> Exercise brief: Copy out all of the material exactly as presented.

> Recorded data:
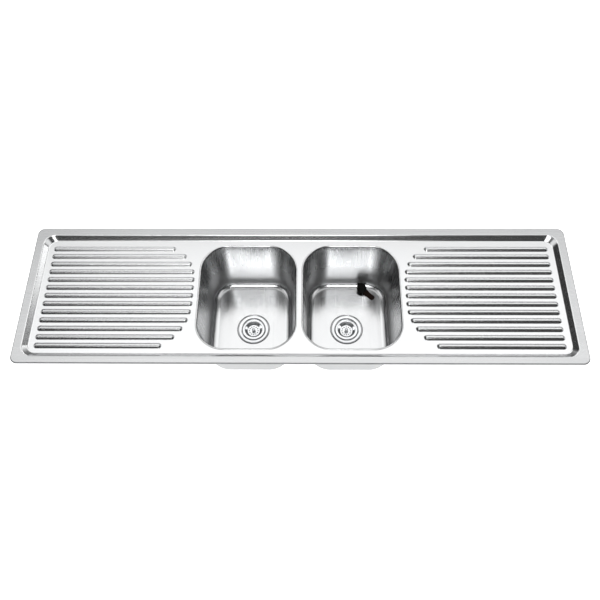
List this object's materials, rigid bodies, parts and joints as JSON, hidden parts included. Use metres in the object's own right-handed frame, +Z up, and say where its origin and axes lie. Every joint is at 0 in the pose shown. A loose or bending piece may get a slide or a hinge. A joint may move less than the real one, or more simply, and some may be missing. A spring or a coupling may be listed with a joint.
{
  "type": "double bowl double drainer sink",
  "caption": "Long stainless steel inset sink top with paired bowls between ribbed drainers, with basket strainer wastes and worktop clamps underneath.",
  "frame": {"origin": "on the vertical centre line of the outline, at the height of the waste outlets' lower ends; the rim's top face is 0.307 m above it", "axes": "+X along the sink to the user's right, +Y to the back of the worktop, +Z up"},
  "size_m": [1.8, 0.5, 0.307],
  "materials": {
    "stainless": "satin brushed 18/10 stainless steel",
    "polished_stainless": "bright polished stainless steel",
    "zinc_plate": "zinc-plated steel, dull",
    "black_rubber": "matt black rubber",
    "foam_seal": "closed-cell foam strip",
    "bitumen_mat": "matt bitumen sound-deadening mat",
    "white_nylon": "natural nylon"
  },
  "bodies": {
    "sink": {"deck": "stainless", "rim_seal": "foam_seal", "bowl_left": "stainless", "wall_mat_left": "bitumen_mat", "floor_mat_left": "bitumen_mat", "drainer_mat_left": "bitumen_mat", "stiffener_left_inner": "zinc_plate", "stiffener_left_outer": "zinc_plate", "waste_body_left": "polished_stainless", "flange_gasket_left": "foam_seal", "under_gasket_left": "black_rubber", "slip_ring_left": "white_nylon", "locknut_left": "zinc_plate", "bowl_right": "stainless", "wall_mat_right": "bitumen_mat", "floor_mat_right": "bitumen_mat", "drainer_mat_right": "bitumen_mat", "stiffener_right_inner": "zinc_plate", "stiffener_right_outer": "zinc_plate", "waste_body_right": "polished_stainless", "flange_gasket_right": "foam_seal", "under_gasket_right": "black_rubber", "slip_ring_right": "white_nylon", "locknut_right": "zinc_plate", "earth_tag": "zinc_plate", "clamp_bracket_left_end": "zinc_plate", "clamp_bracket_right_end": "zinc_plate", "clamp_bracket_front_left": "zinc_plate", "clamp_bracket_front_middle": "zinc_plate", "clamp_bracket_front_right": "zinc_plate", "clamp_bracket_back_left": "zinc_plate", "clamp_bracket_back_middle": "zinc_plate", "clamp_bracket_back_right": "zinc_plate"},
    "basket_left": {"basket_left": "polished_stainless", "stopper_knob_left": "polished_stainless", "stopper_seal_left": "black_rubber"},
    "basket_right": {"basket_right": "polished_stainless", "stopper_knob_right": "polished_stainless", "stopper_seal_right": "black_rubber"},
    "plug": {"loose_plug": "black_rubber", "loose_plug_strap": "black_rubber"},
    "screw_left_end": {"clamp_screw_left_end": "zinc_plate"},
    "claw_left_end": {"clamp_claw_left_end": "zinc_plate"},
    "screw_right_end": {"clamp_screw_right_end": "zinc_plate"},
    "claw_right_end": {"clamp_claw_right_end": "zinc_plate"},
    "screw_front_left": {"clamp_screw_front_left": "zinc_plate"},
    "claw_front_left": {"clamp_claw_front_left": "zinc_plate"},
    "screw_front_middle": {"clamp_screw_front_middle": "zinc_plate"},
    "claw_front_middle": {"clamp_claw_front_middle": "zinc_plate"},
    "screw_front_right": {"clamp_screw_front_right": "zinc_plate"},
    "claw_front_right": {"clamp_claw_front_right": "zinc_plate"},
    "screw_back_left": {"clamp_screw_back_left": "zinc_plate"},
    "claw_back_left": {"clamp_claw_back_left": "zinc_plate"},
    "screw_back_middle": {"clamp_screw_back_middle": "zinc_plate"},
    "claw_back_middle": {"clamp_claw_back_middle": "zinc_plate"},
    "screw_back_right": {"clamp_screw_back_right": "zinc_plate"},
    "claw_back_right": {"clamp_claw_back_right": "zinc_plate"}
  },
  "joints": [
    {"name": "basket_lift_left", "type": "slide", "parent": "sink", "child": "basket_left", "axis": [0, 0, 1], "range_m": [-0.007, 0.28]},
    {"name": "basket_lift_right", "type": "slide", "parent": "sink", "child": "basket_right", "axis": [0, 0, 1], "range_m": [-0.007, 0.28]},
    {"name": "plug_lift", "type": "slide", "parent": "sink", "child": "plug", "axis": [0, 0, 1], "range_m": [0, 0.28]},
    {"name": "clamp_left_end_screw_travel", "type": "slide", "parent": "sink", "child": "screw_left_end", "axis": [0, 0, 1], "range_m": [0, 0.02]},
    {"name": "clamp_left_end_claw_swing", "type": "hinge", "parent": "screw_left_end", "child": "claw_left_end", "pos_m": [-0.85, 0, 0.231], "axis": [0, 0, 1], "range_deg": [0, 90]},
    {"name": "clamp_right_end_screw_travel", "type": "slide", "parent": "sink", "child": "screw_right_end", "axis": [0, 0, 1], "range_m": [0, 0.02]},
    {"name": "clamp_right_end_claw_swing", "type": "hinge", "parent": "screw_right_end", "child": "claw_right_end", "pos_m": [0.85, 0, 0.231], "axis": [0, 0, 1], "range_deg": [0, 90]},
    {"name": "clamp_front_left_screw_travel", "type": "slide", "parent": "sink", "child": "screw_front_left", "axis": [0, 0, 1], "range_m": [0, 0.02]},
    {"name": "clamp_front_left_claw_swing", "type": "hinge", "parent": "screw_front_left", "child": "claw_front_left", "pos_m": [-0.6, -0.2, 0.231], "axis": [0, 0, 1], "range_deg": [0, 90]},
    {"name": "clamp_front_middle_screw_travel", "type": "slide", "parent": "sink", "child": "screw_front_middle", "axis": [0, 0, 1], "range_m": [0, 0.02]},
    {"name": "clamp_front_middle_claw_swing", "type": "hinge", "parent": "screw_front_middle", "child": "claw_front_middle", "pos_m": [0, -0.2, 0.231], "axis": [0, 0, 1], "range_deg": [0, 90]},
    {"name": "clamp_front_right_screw_travel", "type": "slide", "parent": "sink", "child": "screw_front_right", "axis": [0, 0, 1], "range_m": [0, 0.02]},
    {"name": "clamp_front_right_claw_swing", "type": "hinge", "parent": "screw_front_right", "child": "claw_front_right", "pos_m": [0.6, -0.2, 0.231], "axis": [0, 0, 1], "range_deg": [0, 90]},
    {"name": "clamp_back_left_screw_travel", "type": "slide", "parent": "sink", "child": "screw_back_left", "axis": [0, 0, 1], "range_m": [0, 0.02]},
    {"name": "clamp_back_left_claw_swing", "type": "hinge", "parent": "screw_back_left", "child": "claw_back_left", "pos_m": [-0.6, 0.2, 0.231], "axis": [0, 0, 1], "range_deg": [0, 90]},
    {"name": "clamp_back_middle_screw_travel", "type": "slide", "parent": "sink", "child": "screw_back_middle", "axis": [0, 0, 1], "range_m": [0, 0.02]},
    {"name": "clamp_back_middle_claw_swing", "type": "hinge", "parent": "screw_back_middle", "child": "claw_back_middle", "pos_m": [0, 0.2, 0.231], "axis": [0, 0, 1], "range_deg": [0, 90]},
    {"name": "clamp_back_right_screw_travel", "type": "slide", "parent": "sink", "child": "screw_back_right", "axis": [0, 0, 1], "range_m": [0, 0.02]},
    {"name": "clamp_back_right_claw_swing", "type": "hinge", "parent": "screw_back_right", "child": "claw_back_right", "pos_m": [0.6, 0.2, 0.231], "axis": [0, 0, 1], "range_deg": [0, 90]}
  ]
}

> Reply:
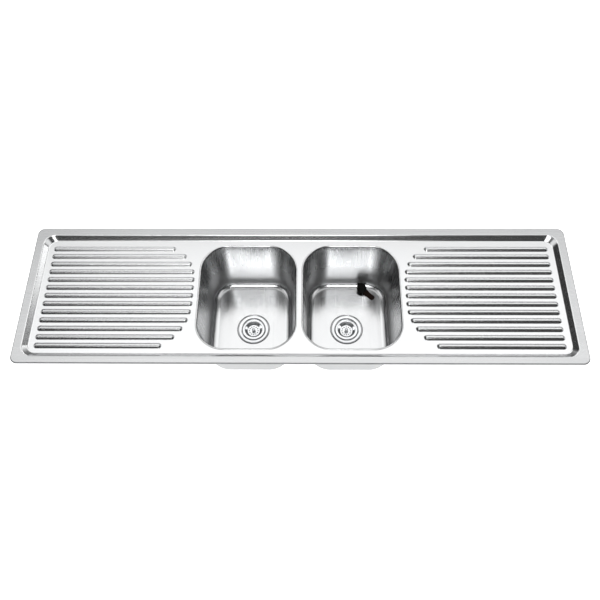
List this object's materials, rigid bodies, parts and joints as JSON, hidden parts included. Use metres in the object's own right-handed frame, +Z up, and say where its origin and axes lie. Every joint is at 0 in the pose shown. A loose or bending piece may get a slide or a hinge. A joint may move less than the real one, or more simply, and some may be missing. A spring or a coupling may be listed with a joint.
{
  "type": "double bowl double drainer sink",
  "caption": "Long stainless steel inset sink top with paired bowls between ribbed drainers, with basket strainer wastes and worktop clamps underneath.",
  "frame": {"origin": "on the vertical centre line of the outline, at the height of the waste outlets' lower ends; the rim's top face is 0.307 m above it", "axes": "+X along the sink to the user's right, +Y to the back of the worktop, +Z up"},
  "size_m": [1.8, 0.5, 0.307],
  "materials": {
    "stainless": "satin brushed 18/10 stainless steel",
    "polished_stainless": "bright polished stainless steel",
    "zinc_plate": "zinc-plated steel, dull",
    "black_rubber": "matt black rubber",
    "foam_seal": "closed-cell foam strip",
    "bitumen_mat": "matt bitumen sound-deadening mat",
    "white_nylon": "natural nylon"
  },
  "bodies": {
    "sink": {"deck": "stainless", "rim_seal": "foam_seal", "bowl_left": "stainless", "wall_mat_left": "bitumen_mat", "floor_mat_left": "bitumen_mat", "drainer_mat_left": "bitumen_mat", "stiffener_left_inner": "zinc_plate", "stiffener_left_outer": "zinc_plate", "waste_body_left": "polished_stainless", "flange_gasket_left": "foam_seal", "under_gasket_left": "black_rubber", "slip_ring_left": "white_nylon", "locknut_left": "zinc_plate", "bowl_right": "stainless", "wall_mat_right": "bitumen_mat", "floor_mat_right": "bitumen_mat", "drainer_mat_right": "bitumen_mat", "stiffener_right_inner": "zinc_plate", "stiffener_right_outer": "zinc_plate", "waste_body_right": "polished_stainless", "flange_gasket_right": "foam_seal", "under_gasket_right": "black_rubber", "slip_ring_right": "white_nylon", "locknut_right": "zinc_plate", "earth_tag": "zinc_plate", "clamp_bracket_left_end": "zinc_plate", "clamp_bracket_right_end": "zinc_plate", "clamp_bracket_front_left": "zinc_plate", "clamp_bracket_front_middle": "zinc_plate", "clamp_bracket_front_right": "zinc_plate", "clamp_bracket_back_left": "zinc_plate", "clamp_bracket_back_middle": "zinc_plate", "clamp_bracket_back_right": "zinc_plate"},
    "basket_left": {"basket_left": "polished_stainless", "stopper_knob_left": "polished_stainless", "stopper_seal_left": "black_rubber"},
    "basket_right": {"basket_right": "polished_stainless", "stopper_knob_right": "polished_stainless", "stopper_seal_right": "black_rubber"},
    "plug": {"loose_plug": "black_rubber", "loose_plug_strap": "black_rubber"},
    "screw_left_end": {"clamp_screw_left_end": "zinc_plate"},
    "claw_left_end": {"clamp_claw_left_end": "zinc_plate"},
    "screw_right_end": {"clamp_screw_right_end": "zinc_plate"},
    "claw_right_end": {"clamp_claw_right_end": "zinc_plate"},
    "screw_front_left": {"clamp_screw_front_left": "zinc_plate"},
    "claw_front_left": {"clamp_claw_front_left": "zinc_plate"},
    "screw_front_middle": {"clamp_screw_front_middle": "zinc_plate"},
    "claw_front_middle": {"clamp_claw_front_middle": "zinc_plate"},
    "screw_front_right": {"clamp_screw_front_right": "zinc_plate"},
    "claw_front_right": {"clamp_claw_front_right": "zinc_plate"},
    "screw_back_left": {"clamp_screw_back_left": "zinc_plate"},
    "claw_back_left": {"clamp_claw_back_left": "zinc_plate"},
    "screw_back_middle": {"clamp_screw_back_middle": "zinc_plate"},
    "claw_back_middle": {"clamp_claw_back_middle": "zinc_plate"},
    "screw_back_right": {"clamp_screw_back_right": "zinc_plate"},
    "claw_back_right": {"clamp_claw_back_right": "zinc_plate"}
  },
  "joints": [
    {"name": "basket_lift_left", "type": "slide", "parent": "sink", "child": "basket_left", "axis": [0, 0, 1], "range_m": [-0.007, 0.28]},
    {"name": "basket_lift_right", "type": "slide", "parent": "sink", "child": "basket_right", "axis": [0, 0, 1], "range_m": [-0.007, 0.28]},
    {"name": "plug_lift", "type": "slide", "parent": "sink", "child": "plug", "axis": [0, 0, 1], "range_m": [0, 0.28]},
    {"name": "clamp_left_end_screw_travel", "type": "slide", "parent": "sink", "child": "screw_left_end", "axis": [0, 0, 1], "range_m": [0, 0.02]},
    {"name": "clamp_left_end_claw_swing", "type": "hinge", "parent": "screw_left_end", "child": "claw_left_end", "pos_m": [-0.85, 0, 0.231], "axis": [0, 0, 1], "range_deg": [0, 90]},
    {"name": "clamp_right_end_screw_travel", "type": "slide", "parent": "sink", "child": "screw_right_end", "axis": [0, 0, 1], "range_m": [0, 0.02]},
    {"name": "clamp_right_end_claw_swing", "type": "hinge", "parent": "screw_right_end", "child": "claw_right_end", "pos_m": [0.85, 0, 0.231], "axis": [0, 0, 1], "range_deg": [0, 90]},
    {"name": "clamp_front_left_screw_travel", "type": "slide", "parent": "sink", "child": "screw_front_left", "axis": [0, 0, 1], "range_m": [0, 0.02]},
    {"name": "clamp_front_left_claw_swing", "type": "hinge", "parent": "screw_front_left", "child": "claw_front_left", "pos_m": [-0.6, -0.2, 0.231], "axis": [0, 0, 1], "range_deg": [0, 90]},
    {"name": "clamp_front_middle_screw_travel", "type": "slide", "parent": "sink", "child": "screw_front_middle", "axis": [0, 0, 1], "range_m": [0, 0.02]},
    {"name": "clamp_front_middle_claw_swing", "type": "hinge", "parent": "screw_front_middle", "child": "claw_front_middle", "pos_m": [0, -0.2, 0.231], "axis": [0, 0, 1], "range_deg": [0, 90]},
    {"name": "clamp_front_right_screw_travel", "type": "slide", "parent": "sink", "child": "screw_front_right", "axis": [0, 0, 1], "range_m": [0, 0.02]},
    {"name": "clamp_front_right_claw_swing", "type": "hinge", "parent": "screw_front_right", "child": "claw_front_right", "pos_m": [0.6, -0.2, 0.231], "axis": [0, 0, 1], "range_deg": [0, 90]},
    {"name": "clamp_back_left_screw_travel", "type": "slide", "parent": "sink", "child": "screw_back_left", "axis": [0, 0, 1], "range_m": [0, 0.02]},
    {"name": "clamp_back_left_claw_swing", "type": "hinge", "parent": "screw_back_left", "child": "claw_back_left", "pos_m": [-0.6, 0.2, 0.231], "axis": [0, 0, 1], "range_deg": [0, 90]},
    {"name": "clamp_back_middle_screw_travel", "type": "slide", "parent": "sink", "child": "screw_back_middle", "axis": [0, 0, 1], "range_m": [0, 0.02]},
    {"name": "clamp_back_middle_claw_swing", "type": "hinge", "parent": "screw_back_middle", "child": "claw_back_middle", "pos_m": [0, 0.2, 0.231], "axis": [0, 0, 1], "range_deg": [0, 90]},
    {"name": "clamp_back_right_screw_travel", "type": "slide", "parent": "sink", "child": "screw_back_right", "axis": [0, 0, 1], "range_m": [0, 0.02]},
    {"name": "clamp_back_right_claw_swing", "type": "hinge", "parent": "screw_back_right", "child": "claw_back_right", "pos_m": [0.6, 0.2, 0.231], "axis": [0, 0, 1], "range_deg": [0, 90]}
  ]
}